#### Material supplied:
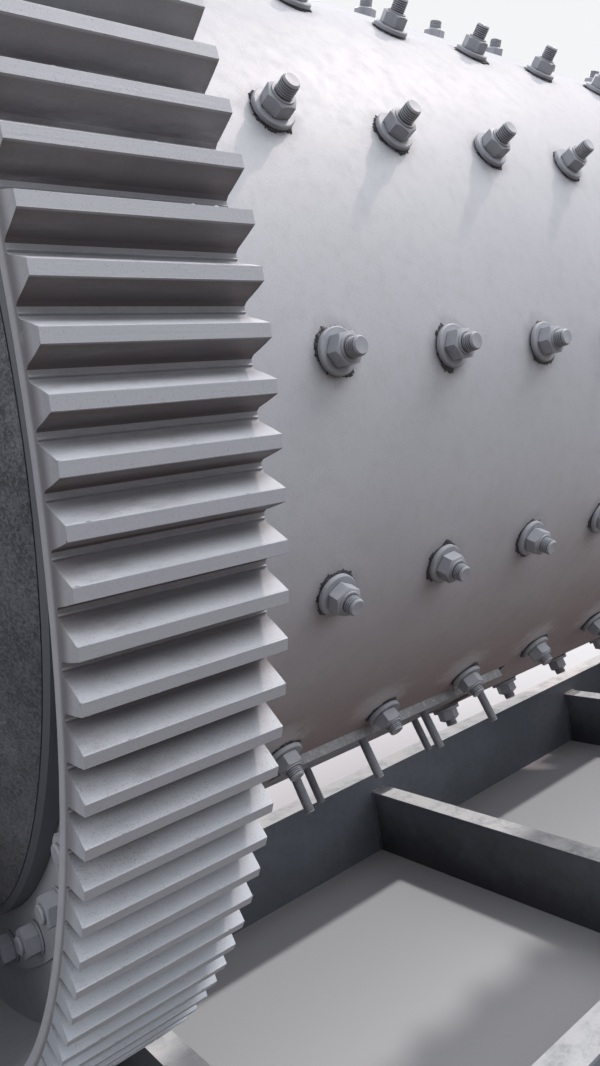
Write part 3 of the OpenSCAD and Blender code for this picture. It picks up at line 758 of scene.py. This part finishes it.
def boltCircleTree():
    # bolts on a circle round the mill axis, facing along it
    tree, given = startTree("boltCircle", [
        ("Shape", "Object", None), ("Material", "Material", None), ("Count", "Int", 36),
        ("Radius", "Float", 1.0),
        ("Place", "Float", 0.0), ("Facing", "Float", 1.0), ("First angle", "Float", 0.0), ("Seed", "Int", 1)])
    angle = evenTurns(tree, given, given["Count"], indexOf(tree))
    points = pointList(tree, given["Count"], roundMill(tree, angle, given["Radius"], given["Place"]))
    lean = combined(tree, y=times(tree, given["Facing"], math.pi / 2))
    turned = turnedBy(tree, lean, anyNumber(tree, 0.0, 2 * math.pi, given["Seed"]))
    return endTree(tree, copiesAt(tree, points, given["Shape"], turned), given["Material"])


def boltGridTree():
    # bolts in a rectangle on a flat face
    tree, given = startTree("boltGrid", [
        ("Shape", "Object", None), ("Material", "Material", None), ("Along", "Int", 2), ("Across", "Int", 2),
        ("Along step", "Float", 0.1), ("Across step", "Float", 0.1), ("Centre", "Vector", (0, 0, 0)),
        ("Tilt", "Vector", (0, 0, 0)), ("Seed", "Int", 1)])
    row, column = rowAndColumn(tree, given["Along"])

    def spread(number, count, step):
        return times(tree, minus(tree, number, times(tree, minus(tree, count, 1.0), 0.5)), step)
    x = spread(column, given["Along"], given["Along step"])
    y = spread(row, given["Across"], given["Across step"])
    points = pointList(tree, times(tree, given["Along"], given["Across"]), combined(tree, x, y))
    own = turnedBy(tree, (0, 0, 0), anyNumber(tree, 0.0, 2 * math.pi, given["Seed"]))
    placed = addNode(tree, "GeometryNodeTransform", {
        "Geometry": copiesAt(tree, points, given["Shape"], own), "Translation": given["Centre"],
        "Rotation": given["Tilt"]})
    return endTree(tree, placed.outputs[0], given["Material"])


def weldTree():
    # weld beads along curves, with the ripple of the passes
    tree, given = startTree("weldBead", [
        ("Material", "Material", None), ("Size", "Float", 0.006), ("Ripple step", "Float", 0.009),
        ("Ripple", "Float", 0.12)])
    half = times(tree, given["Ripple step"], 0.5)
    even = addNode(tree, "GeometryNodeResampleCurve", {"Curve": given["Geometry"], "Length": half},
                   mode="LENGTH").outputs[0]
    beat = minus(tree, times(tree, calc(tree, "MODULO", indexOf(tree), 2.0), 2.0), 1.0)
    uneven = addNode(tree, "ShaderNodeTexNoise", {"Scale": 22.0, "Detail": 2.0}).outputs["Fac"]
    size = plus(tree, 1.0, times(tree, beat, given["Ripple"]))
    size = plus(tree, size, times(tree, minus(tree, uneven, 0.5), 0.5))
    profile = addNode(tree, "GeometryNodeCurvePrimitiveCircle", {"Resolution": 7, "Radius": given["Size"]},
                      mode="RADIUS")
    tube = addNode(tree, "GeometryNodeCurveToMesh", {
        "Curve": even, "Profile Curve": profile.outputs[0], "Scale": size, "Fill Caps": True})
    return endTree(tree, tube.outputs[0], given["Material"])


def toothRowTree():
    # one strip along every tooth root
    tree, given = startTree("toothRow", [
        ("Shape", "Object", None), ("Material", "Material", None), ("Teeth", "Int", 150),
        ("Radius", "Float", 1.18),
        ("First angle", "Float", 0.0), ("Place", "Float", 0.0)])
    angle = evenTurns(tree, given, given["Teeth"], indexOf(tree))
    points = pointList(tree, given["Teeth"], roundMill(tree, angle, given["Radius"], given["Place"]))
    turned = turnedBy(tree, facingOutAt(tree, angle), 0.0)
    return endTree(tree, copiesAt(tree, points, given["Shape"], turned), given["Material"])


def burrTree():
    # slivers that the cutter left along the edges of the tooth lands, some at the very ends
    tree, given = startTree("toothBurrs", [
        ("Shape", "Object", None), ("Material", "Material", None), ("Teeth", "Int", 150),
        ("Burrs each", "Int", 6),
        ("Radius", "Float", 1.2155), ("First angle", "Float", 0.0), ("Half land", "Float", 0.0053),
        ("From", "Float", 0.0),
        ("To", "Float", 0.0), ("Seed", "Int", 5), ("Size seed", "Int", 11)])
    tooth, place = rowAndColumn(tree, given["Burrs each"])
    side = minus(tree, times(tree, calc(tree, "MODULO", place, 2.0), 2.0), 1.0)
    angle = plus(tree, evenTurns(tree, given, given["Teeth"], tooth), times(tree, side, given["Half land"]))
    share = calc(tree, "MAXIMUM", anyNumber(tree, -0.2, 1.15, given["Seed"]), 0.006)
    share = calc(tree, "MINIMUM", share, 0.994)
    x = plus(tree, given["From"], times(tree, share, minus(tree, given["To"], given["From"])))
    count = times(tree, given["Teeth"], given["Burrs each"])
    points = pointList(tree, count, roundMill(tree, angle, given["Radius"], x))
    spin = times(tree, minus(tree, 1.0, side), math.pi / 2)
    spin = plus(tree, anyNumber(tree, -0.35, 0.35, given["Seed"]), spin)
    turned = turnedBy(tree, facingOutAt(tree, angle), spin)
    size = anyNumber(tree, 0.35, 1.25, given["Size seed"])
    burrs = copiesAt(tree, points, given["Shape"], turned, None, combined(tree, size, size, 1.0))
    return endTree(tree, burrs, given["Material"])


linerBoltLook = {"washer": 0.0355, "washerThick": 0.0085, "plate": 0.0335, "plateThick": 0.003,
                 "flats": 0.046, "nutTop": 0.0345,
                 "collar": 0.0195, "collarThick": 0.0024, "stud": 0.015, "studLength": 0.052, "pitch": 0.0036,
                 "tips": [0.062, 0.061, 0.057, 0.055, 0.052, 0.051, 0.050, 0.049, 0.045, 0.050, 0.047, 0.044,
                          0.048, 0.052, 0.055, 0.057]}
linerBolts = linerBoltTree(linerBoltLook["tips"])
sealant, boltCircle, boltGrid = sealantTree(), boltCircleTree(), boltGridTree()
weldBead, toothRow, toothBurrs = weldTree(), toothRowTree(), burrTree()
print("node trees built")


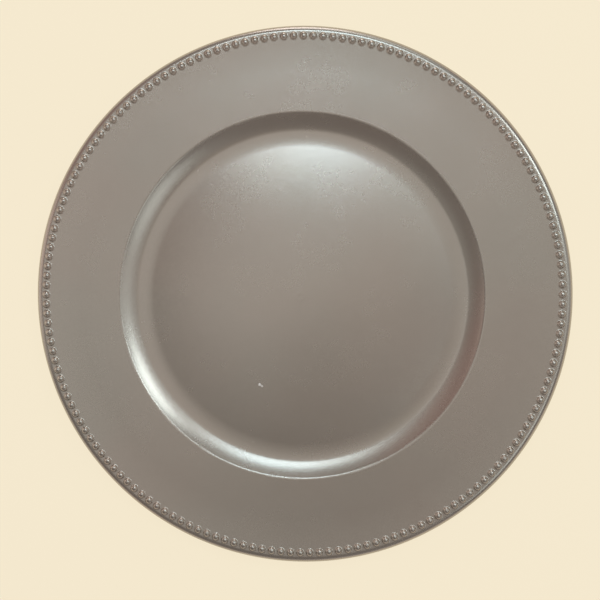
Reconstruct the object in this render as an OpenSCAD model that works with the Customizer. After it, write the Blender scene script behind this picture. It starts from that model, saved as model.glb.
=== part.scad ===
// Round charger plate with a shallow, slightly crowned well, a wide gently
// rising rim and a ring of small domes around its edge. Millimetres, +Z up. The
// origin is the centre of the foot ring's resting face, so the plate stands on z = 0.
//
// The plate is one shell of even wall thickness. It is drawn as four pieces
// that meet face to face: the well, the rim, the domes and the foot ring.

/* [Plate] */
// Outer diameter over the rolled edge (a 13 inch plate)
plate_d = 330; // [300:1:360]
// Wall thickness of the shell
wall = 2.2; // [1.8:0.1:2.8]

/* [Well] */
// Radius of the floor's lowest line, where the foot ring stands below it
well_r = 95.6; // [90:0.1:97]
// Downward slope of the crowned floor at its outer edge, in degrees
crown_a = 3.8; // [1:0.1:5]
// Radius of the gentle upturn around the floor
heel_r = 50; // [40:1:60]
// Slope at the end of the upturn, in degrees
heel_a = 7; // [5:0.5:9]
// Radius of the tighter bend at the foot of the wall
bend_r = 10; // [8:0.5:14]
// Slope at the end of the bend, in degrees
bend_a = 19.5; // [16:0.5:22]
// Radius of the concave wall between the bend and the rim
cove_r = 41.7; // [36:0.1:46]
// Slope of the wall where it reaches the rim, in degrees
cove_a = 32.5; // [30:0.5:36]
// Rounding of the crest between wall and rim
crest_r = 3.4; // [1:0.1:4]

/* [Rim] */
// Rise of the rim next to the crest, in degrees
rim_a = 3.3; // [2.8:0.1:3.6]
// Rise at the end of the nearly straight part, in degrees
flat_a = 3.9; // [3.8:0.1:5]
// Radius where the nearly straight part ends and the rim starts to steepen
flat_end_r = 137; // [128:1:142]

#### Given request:
Copy each line that holds the word "picture".

#### Problem solution:
Write part 3 of the OpenSCAD and Blender code for this picture. It picks up at line 758 of scene.py. This part finishes it.
Reconstruct the object in this render as an OpenSCAD model that works with the Customizer. After it, write the Blender scene script behind this picture. It starts from that model, saved as model.glb.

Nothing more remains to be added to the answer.